What is expected - Your task is to quote exactly the run of lines that starts at the line containing "# every cut" and ends at the line containing "if empty is", including both.

::: Material

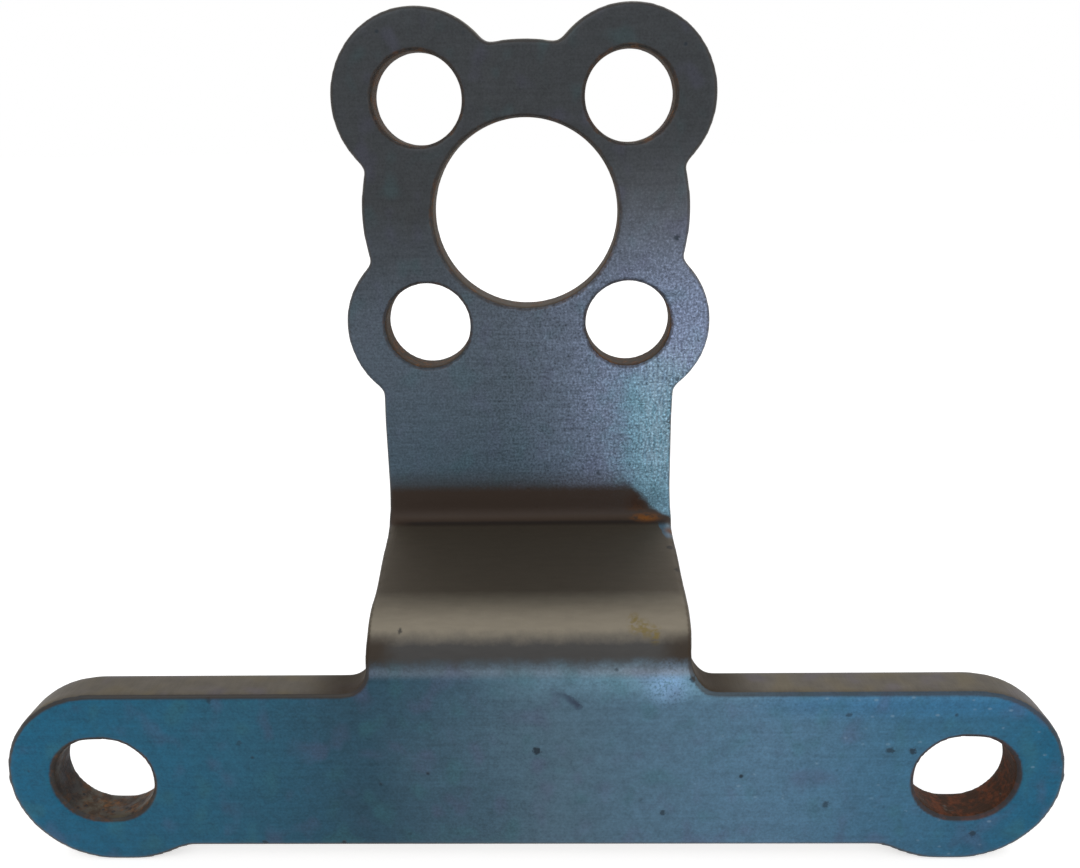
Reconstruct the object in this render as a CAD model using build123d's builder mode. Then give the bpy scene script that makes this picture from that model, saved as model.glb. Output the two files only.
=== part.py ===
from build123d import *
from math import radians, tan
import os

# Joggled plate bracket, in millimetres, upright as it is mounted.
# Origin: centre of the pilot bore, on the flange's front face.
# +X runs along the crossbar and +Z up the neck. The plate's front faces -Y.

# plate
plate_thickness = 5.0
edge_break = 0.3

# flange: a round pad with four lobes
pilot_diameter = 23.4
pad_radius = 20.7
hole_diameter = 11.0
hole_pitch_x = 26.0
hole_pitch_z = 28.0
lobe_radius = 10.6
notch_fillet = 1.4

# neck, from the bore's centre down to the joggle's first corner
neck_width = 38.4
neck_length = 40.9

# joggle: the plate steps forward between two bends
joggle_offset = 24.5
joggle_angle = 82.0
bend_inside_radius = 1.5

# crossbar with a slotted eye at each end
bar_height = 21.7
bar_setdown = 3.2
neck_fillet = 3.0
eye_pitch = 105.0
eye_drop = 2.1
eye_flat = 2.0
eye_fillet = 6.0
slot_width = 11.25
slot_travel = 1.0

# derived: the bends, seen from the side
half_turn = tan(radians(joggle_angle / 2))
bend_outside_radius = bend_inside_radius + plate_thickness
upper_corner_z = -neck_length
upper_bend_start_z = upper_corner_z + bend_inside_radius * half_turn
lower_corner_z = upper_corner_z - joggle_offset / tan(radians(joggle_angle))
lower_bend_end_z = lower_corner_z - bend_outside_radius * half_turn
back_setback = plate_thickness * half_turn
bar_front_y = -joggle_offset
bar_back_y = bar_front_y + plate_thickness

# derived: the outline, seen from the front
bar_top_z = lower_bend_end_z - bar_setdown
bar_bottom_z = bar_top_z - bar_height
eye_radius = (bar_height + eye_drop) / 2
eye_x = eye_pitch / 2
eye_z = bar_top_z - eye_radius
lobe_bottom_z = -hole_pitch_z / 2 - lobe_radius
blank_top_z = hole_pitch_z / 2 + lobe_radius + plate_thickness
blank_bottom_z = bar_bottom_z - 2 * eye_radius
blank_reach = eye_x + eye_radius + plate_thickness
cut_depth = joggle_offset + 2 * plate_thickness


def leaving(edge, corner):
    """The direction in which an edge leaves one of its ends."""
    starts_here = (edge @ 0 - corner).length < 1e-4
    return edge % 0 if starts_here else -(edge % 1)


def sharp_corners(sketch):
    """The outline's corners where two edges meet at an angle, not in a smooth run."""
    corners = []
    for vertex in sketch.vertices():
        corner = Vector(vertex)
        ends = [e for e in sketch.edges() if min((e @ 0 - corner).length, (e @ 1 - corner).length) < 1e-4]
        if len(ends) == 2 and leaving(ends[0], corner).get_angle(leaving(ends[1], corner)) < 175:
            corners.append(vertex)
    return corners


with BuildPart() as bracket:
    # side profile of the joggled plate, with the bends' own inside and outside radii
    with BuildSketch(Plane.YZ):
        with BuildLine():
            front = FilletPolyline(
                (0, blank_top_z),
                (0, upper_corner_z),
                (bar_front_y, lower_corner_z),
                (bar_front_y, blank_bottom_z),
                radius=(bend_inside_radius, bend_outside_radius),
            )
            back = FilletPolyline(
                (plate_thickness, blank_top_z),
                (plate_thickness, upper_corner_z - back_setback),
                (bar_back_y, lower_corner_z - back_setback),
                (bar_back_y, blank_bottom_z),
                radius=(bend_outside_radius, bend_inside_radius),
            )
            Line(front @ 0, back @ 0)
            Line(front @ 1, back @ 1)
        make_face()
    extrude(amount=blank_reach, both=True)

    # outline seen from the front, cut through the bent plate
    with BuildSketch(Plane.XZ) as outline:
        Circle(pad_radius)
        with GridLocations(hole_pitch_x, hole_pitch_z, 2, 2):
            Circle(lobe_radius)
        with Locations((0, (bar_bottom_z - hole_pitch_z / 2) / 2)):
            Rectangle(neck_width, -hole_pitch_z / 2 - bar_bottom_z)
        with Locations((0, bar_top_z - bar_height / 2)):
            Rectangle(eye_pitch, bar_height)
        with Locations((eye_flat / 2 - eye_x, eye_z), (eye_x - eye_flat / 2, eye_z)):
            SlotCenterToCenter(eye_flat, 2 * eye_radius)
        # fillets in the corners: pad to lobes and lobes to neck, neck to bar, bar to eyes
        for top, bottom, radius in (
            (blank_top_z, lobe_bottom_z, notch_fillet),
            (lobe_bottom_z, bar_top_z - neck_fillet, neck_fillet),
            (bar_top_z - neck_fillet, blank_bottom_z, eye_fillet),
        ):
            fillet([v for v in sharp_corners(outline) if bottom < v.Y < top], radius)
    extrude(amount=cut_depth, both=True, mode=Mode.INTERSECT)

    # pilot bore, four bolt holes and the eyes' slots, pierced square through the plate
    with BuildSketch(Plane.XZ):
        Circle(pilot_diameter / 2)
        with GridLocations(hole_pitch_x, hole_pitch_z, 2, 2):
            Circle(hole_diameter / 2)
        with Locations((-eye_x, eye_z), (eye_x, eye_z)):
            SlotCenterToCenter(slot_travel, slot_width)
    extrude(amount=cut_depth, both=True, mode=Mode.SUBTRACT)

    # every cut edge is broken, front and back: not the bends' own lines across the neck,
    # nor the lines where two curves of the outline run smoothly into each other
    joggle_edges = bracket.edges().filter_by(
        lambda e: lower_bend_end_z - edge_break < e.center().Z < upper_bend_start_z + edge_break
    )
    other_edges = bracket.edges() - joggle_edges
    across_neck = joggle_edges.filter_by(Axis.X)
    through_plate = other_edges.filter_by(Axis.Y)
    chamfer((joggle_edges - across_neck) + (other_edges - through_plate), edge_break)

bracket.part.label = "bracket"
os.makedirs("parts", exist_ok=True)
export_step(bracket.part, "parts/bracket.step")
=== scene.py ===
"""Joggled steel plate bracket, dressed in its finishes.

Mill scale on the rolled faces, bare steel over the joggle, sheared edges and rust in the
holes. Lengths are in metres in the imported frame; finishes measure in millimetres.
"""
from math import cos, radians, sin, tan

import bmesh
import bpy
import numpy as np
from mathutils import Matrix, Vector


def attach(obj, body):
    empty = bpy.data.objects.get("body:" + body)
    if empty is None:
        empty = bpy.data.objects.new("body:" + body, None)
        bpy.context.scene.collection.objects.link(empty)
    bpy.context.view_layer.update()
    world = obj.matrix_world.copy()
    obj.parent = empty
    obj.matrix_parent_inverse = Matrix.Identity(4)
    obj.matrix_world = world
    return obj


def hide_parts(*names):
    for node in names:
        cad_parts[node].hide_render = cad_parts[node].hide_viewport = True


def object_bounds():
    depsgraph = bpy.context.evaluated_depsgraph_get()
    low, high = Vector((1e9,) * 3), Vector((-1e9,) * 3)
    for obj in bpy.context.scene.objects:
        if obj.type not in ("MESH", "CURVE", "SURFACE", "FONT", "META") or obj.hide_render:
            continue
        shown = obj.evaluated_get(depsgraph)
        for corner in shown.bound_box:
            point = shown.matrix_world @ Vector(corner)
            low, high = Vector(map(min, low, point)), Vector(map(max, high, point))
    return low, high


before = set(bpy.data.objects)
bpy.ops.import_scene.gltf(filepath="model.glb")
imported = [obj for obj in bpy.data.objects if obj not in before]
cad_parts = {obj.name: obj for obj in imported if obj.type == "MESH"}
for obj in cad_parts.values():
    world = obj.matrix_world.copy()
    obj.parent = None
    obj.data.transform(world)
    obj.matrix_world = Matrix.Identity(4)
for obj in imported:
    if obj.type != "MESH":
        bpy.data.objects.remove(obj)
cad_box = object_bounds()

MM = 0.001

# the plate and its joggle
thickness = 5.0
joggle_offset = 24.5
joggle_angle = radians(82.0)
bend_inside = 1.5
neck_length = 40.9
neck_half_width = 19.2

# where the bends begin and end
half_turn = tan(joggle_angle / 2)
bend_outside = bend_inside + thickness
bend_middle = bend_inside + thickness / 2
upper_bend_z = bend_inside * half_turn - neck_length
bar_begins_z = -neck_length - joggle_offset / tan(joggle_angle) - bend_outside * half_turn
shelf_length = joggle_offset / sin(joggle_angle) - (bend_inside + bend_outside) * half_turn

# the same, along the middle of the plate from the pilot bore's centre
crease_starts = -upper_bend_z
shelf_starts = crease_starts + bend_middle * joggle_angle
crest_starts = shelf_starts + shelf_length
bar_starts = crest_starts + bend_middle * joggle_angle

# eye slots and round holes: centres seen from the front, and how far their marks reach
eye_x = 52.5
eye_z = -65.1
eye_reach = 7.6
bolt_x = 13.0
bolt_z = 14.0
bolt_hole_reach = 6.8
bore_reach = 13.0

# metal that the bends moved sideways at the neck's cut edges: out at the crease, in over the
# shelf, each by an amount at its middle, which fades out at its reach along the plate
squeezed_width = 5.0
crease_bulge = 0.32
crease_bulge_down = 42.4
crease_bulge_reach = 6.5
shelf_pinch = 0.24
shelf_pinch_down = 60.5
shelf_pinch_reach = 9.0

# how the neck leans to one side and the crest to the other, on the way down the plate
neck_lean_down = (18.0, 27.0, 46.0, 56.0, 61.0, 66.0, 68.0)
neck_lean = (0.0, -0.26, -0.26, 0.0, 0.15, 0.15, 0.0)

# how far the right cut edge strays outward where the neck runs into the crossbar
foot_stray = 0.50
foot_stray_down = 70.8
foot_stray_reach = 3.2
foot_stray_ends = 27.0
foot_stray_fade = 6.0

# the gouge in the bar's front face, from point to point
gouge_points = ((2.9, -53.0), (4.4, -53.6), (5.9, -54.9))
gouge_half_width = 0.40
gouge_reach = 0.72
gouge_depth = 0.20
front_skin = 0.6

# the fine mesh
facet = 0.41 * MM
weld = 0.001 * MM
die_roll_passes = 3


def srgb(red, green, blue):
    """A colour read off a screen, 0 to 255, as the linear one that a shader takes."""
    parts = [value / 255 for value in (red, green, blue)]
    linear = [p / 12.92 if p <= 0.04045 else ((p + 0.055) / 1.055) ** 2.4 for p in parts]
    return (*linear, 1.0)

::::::

Completed task -
    # every cut edge is broken, front and back: not the bends' own lines across the neck,
    # nor the lines where two curves of the outline run smoothly into each other
    joggle_edges = bracket.edges().filter_by(
        lambda e: lower_bend_end_z - edge_break < e.center().Z < upper_bend_start_z + edge_break
    )
    other_edges = bracket.edges() - joggle_edges
    across_neck = joggle_edges.filter_by(Axis.X)
    through_plate = other_edges.filter_by(Axis.Y)
    chamfer((joggle_edges - across_neck) + (other_edges - through_plate), edge_break)

bracket.part.label = "bracket"
os.makedirs("parts", exist_ok=True)
export_step(bracket.part, "parts/bracket.step")
=== scene.py ===
"""Joggled steel plate bracket, dressed in its finishes.

Mill scale on the rolled faces, bare steel over the joggle, sheared edges and rust in the
holes. Lengths are in metres in the imported frame; finishes measure in millimetres.
"""
from math import cos, radians, sin, tan

import bmesh
import bpy
import numpy as np
from mathutils import Matrix, Vector


def attach(obj, body):
    empty = bpy.data.objects.get("body:" + body)
    if empty is None:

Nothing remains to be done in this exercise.